**WHAT THIS TASK INVOLVES**:
Quote exactly the lines spanning from the top of the data below to the line that contains "wasm.setup();", including both.

________________

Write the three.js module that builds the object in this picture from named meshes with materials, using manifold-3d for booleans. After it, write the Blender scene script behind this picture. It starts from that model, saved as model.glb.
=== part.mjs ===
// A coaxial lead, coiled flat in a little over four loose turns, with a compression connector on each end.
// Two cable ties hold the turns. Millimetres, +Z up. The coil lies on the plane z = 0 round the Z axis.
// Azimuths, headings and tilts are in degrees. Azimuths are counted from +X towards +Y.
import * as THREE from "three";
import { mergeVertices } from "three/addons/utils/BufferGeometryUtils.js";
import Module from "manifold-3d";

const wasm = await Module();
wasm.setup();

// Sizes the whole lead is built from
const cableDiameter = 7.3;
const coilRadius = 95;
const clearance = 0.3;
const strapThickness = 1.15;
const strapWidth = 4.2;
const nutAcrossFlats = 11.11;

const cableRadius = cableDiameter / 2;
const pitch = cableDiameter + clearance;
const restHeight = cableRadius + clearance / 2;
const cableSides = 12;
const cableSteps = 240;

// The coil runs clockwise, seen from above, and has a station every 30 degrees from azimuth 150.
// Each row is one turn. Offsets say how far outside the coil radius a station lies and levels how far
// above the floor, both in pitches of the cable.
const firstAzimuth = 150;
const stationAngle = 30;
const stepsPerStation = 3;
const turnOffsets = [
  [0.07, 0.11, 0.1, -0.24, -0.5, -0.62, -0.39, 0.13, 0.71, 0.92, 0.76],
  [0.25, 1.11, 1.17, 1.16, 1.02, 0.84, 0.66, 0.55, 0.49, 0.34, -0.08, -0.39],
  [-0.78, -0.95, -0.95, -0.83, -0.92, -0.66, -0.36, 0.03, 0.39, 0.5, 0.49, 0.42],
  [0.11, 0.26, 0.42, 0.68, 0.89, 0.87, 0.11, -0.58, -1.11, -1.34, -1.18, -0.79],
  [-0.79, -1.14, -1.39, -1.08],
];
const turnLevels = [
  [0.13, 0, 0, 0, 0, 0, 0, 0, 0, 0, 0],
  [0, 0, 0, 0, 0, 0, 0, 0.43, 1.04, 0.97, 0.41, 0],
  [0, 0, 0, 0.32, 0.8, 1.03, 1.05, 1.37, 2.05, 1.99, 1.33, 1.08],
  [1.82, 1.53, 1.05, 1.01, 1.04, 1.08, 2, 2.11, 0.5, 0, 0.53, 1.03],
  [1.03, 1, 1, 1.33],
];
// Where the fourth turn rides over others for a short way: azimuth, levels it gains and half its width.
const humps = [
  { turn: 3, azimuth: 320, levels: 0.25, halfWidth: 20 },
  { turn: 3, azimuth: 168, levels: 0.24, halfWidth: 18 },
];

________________

**ANSWER TO THIS EXERCISE**:
Write the three.js module that builds the object in this picture from named meshes with materials, using manifold-3d for booleans. After it, write the Blender scene script behind this picture. It starts from that model, saved as model.glb.
=== part.mjs ===
// A coaxial lead, coiled flat in a little over four loose turns, with a compression connector on each end.
// Two cable ties hold the turns. Millimetres, +Z up. The coil lies on the plane z = 0 round the Z axis.
// Azimuths, headings and tilts are in degrees. Azimuths are counted from +X towards +Y.
import * as THREE from "three";
import { mergeVertices } from "three/addons/utils/BufferGeometryUtils.js";
import Module from "manifold-3d";

const wasm = await Module();
wasm.setup();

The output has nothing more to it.